Matt Vining, Navigator’s chief executive, said: “As good stewards of capital and responsible managers of people, we have made the difficult decision to cancel the Heartland Greenway project.”
Heartland Greenway is part of a wave of CCS projects aiming to tap into billions of dollars in tax breaks available under the Inflation Reduction Act, the landmark climate law signed by Biden last year. The incentives aim to help companies build carbon capture infrastructure, which has not yet proven it is commercially viable on a large scale.
The project faced opposition from local landowners, who expressed concerns about safety and property seizures, and some environmentalists who describe CO₂ pipelines as dangerous and a way to prop up the fossil fuels industry, which already has a network of such infrastructure.
Addressing the decision by Navigator, the Coalition To Stop CO₂ Pipelines said it “celebrates this victory”, but added: “we also know that the tax incentives made available by the federal government for carbon capture, transport and storage likely mean another entity will pick up Navigator’s project, or find a different route through Illinois”.
The Renewable Fuels Association, a lobby group for the ethanol industry, said it was disappointed by Navigator’s decision but would continue to pursue a goal of producing ethanol with net zero emissions by 2050 or sooner.
Geoff Cooper, chief executive of the Renewable Fuels Association, said: “We will continue working with the agricultural community to emphasise the vital importance of [carbon capture] to the future of both the renewable fuels industry and rural America.”

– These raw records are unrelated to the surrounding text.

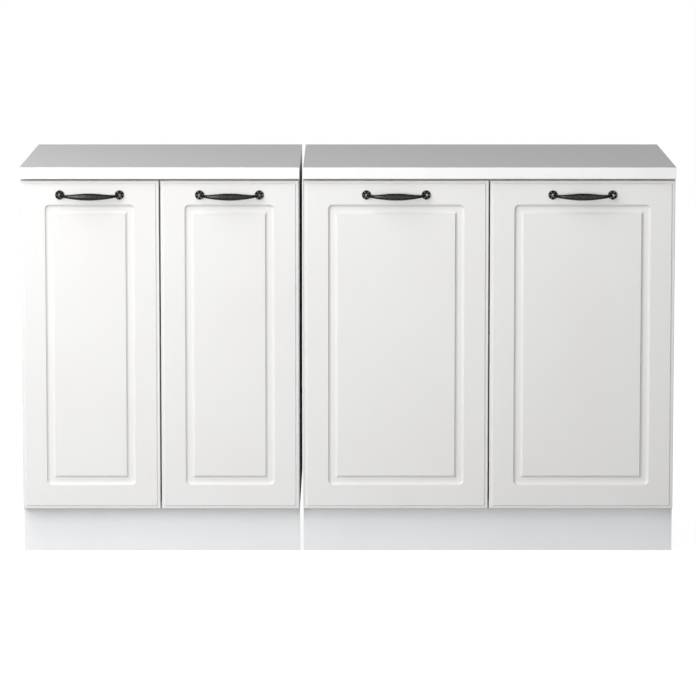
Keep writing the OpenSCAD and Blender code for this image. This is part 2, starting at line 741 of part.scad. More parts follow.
unit(wide_x) door(wide_w, false);  // wide_door_left
unit(wide_x) door(wide_w, true);  // wide_door_right
unit(wide_x) hinge_cups(wide_w, false);  // wide_hinge_cups_left
unit(wide_x) hinge_cups(wide_w, true);  // wide_hinge_cups_right
unit(wide_x) handle(wide_w, false);  // wide_handle_left
unit(wide_x) handle(wide_w, true);  // wide_handle_right
unit(wide_x) handle_screws(wide_w, false);  // wide_handle_screws_left
unit(wide_x) handle_screws(wide_w, true);  // wide_handle_screws_right
unit(wide_x) worktop_screws(wide_w);  // wide_worktop_screws
unit(wide_x) bumpers(wide_w);  // wide_bumpers
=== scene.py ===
"""Dresses a narrow and a wide kitchen base unit that stand side by side.

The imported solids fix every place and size. Here the doors, handles, worktops, plinths, legs and
hinge fittings are modelled again with the detail that shows, the boards get eased edges, and every
surface gets its finish. Sizes are in metres, written as millimetres times MM.
"""
from __future__ import annotations

import logging
import math
from contextlib import contextmanager
from dataclasses import dataclass, field
from enum import Enum
from functools import cached_property
from typing import Any, Callable, Iterable, Iterator

import bmesh
import bpy
from mathutils import Matrix, Vector


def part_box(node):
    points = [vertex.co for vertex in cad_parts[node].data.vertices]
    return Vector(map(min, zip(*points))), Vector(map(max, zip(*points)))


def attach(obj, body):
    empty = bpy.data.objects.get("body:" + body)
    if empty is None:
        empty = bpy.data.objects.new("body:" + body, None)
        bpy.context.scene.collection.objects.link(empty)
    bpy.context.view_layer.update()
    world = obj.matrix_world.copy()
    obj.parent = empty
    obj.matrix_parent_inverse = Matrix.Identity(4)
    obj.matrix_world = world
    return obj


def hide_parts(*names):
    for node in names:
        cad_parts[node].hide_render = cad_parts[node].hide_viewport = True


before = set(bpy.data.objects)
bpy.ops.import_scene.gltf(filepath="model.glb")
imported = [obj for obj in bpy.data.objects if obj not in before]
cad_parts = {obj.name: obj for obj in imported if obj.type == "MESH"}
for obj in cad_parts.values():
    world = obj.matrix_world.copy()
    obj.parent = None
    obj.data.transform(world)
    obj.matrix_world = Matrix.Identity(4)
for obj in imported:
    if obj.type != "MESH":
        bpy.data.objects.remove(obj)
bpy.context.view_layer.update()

MM = 0.001
SPECK = 0.001 * MM  # Points that lie closer together are one.
ALONG = 0.9  # A direction with at least this much of an axis counts as along it.
UNEDGED = -1.0  # The front of a board without a coated edge. No board reaches as far.
HINGE_END = 100.0 * MM  # From a door's end to the middle of its hinge.
HANDLE_PITCH = 128.0 * MM  # Between the two screws of a handle.
HANDLE_DROP = 31.0 * MM  # From a door's top to its handle's screws.
log = logging.getLogger("base_units")

Piece = bpy.types.Object
Triple = tuple[float, float, float]
Pair = tuple[float, float]
Test = Callable[[Vector, Vector], bool]


def node_operator(operation: str, swapped: bool = False) -> Callable[..., Wire]:
    """Makes an operator of Wire.

    Args:
        operation: Blender's name of the Math node's operation.
        swapped: True for the reflected form, which takes the other value first.

    Returns:
        The method, which adds the node and gives its result.
    """
    def method(wire: Wire, other: Value = 0.0) -> Wire:
        """Adds the Math node."""
        first, second = (other, wire) if swapped else (wire, other)
        return wire.recipe.node("ShaderNodeMath", {"operation": operation}, {0: first, 1: second})
    return method


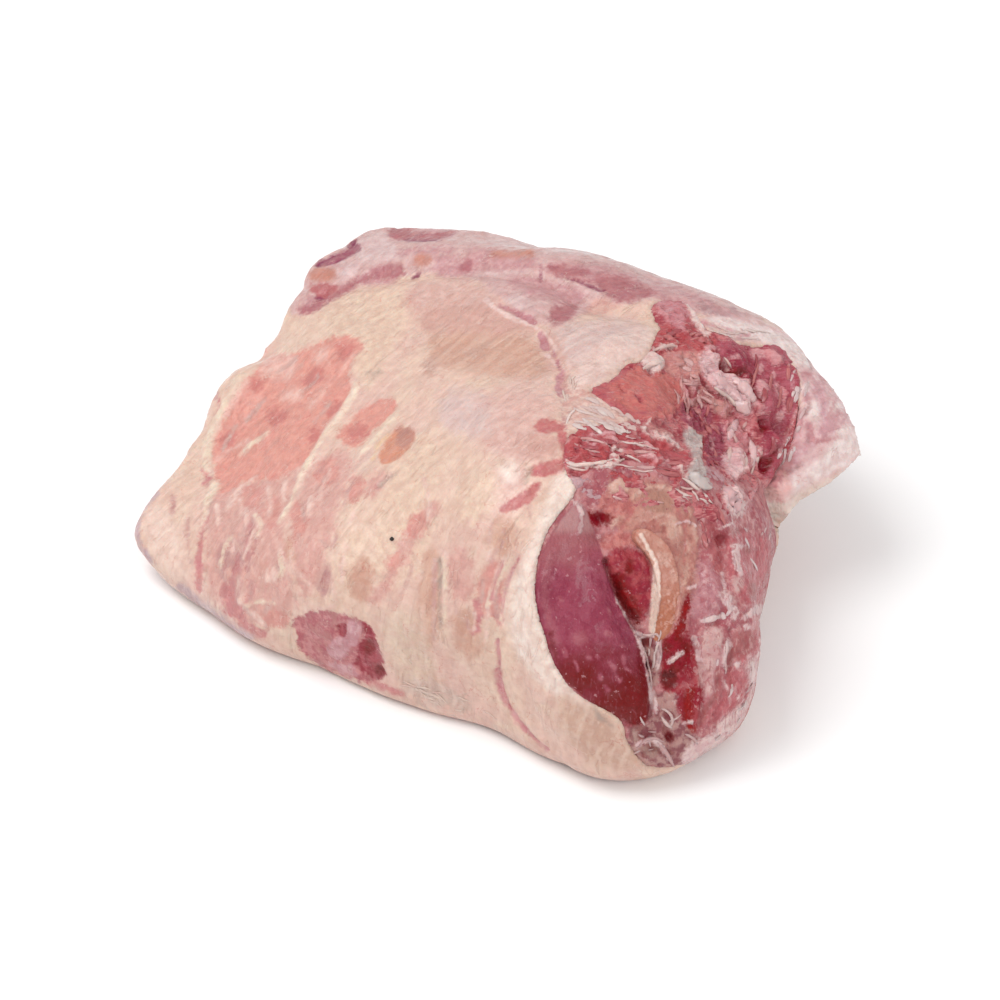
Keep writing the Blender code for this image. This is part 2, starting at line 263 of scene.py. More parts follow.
def line(width, *corners, end=None):
    """A line in the picture, width mm wide or tapered to end. It gives how far inside a place is, in mm."""
    path = rounded(np.reshape(corners, (-1, 2)), False)
    end = width if end is None else end

    def measure(places):
        gap, share = path_gap(places, path)
        return (width + (end - width) * share) / 2 - gap / PIXELS_PER_MM

    return lambda places: near_only(places, path, measure)


def reach(places, shapes):
    """How far inside the nearest of several shapes each place is, in millimetres."""
    return np.maximum.reduce([shape(places) for shape in shapes])


def uneven(points, sizes, detail=2, shift=0.0):
    """Smooth random numbers from about -1 to 1, with swells of that size in millimetres."""
    spots = points / (np.array(sizes, float) * MM) + shift
    return np.array([noise.fractal(spot, 1.0, 2.0, detail) for spot in spots])


def step(value, low, high):
    """0 below low, 1 above high, and a smooth step in between."""
    share = np.clip((value - low) / (high - low), 0, 1)
    return share * share * (3 - 2 * share)


def store(mesh, name, values):
    attribute = mesh.attributes.new(name, "FLOAT", "POINT")
    attribute.data.foreach_set("value", np.asarray(values, np.float32))


# Which way each cut faces: its bearing, and how far it leans back.
ARM_WAY = (math.radians(-38), math.radians(36))
NECK_WAY = (math.radians(12), math.radians(58))


def way_out(bearing, lean):
    """The direction that a cut faces."""
    level = math.cos(lean)
    return np.array((math.cos(bearing) * level, math.sin(bearing) * level, math.sin(lean)))


# Outlines of the two cuts, as the fat leaves them open.
ARM_OPENING = area(
    577, 497, 556, 520, 542, 548, 536, 590, 541, 618, 547, 632, 554, 658, 563, 676, 577, 693, 600, 705,
    618, 714, 627, 726, 628, 740, 638, 755, 652, 768, 700, 760, 730, 738, 751, 705, 766, 660, 774, 610,
    784, 560, 786, 520, 770, 480, 700, 465, 620, 462, 585, 472,
)
NECK_OPENING = area(
    652, 304, 676, 299, 693, 309, 700, 326, 712, 334, 722, 331, 736, 346, 760, 347, 778, 345, 792, 359,
    799, 379, 798, 402, 793, 432, 786, 455, 779, 473, 770, 485, 757, 482, 752, 500, 738, 514, 720, 518,
    690, 512, 640, 506, 598, 498, 574, 488, 565, 464, 567, 444, 576, 428, 600, 426, 622, 425, 638, 420,
    620, 409, 604, 398, 588, 390, 604, 384, 618, 378, 626, 365, 642, 364, 652, 350, 657, 338, 662, 328,
    655, 316,
)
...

Summit Carbon Solutions, which is planning to build an even larger CO₂ pipeline network throughout the Midwest, said this week that its project will not now become operational until early 2026 because of permitting issues. It was initially planned to become operational in 2024.
Peter Findlay, analyst at Wood Mackenzie, said opposition by landowners and campaigners was a headwind for CCS pipeline projects, particularly given their length and the fact they cut across several states with different permitting regimes.
He said Summit’s project could benefit from the cancellation of Navigator’s pipeline as many of the ethanol plants initially contracted to this project could now approach Summit, or another rival project proposed by Wolf Carbon Solutions.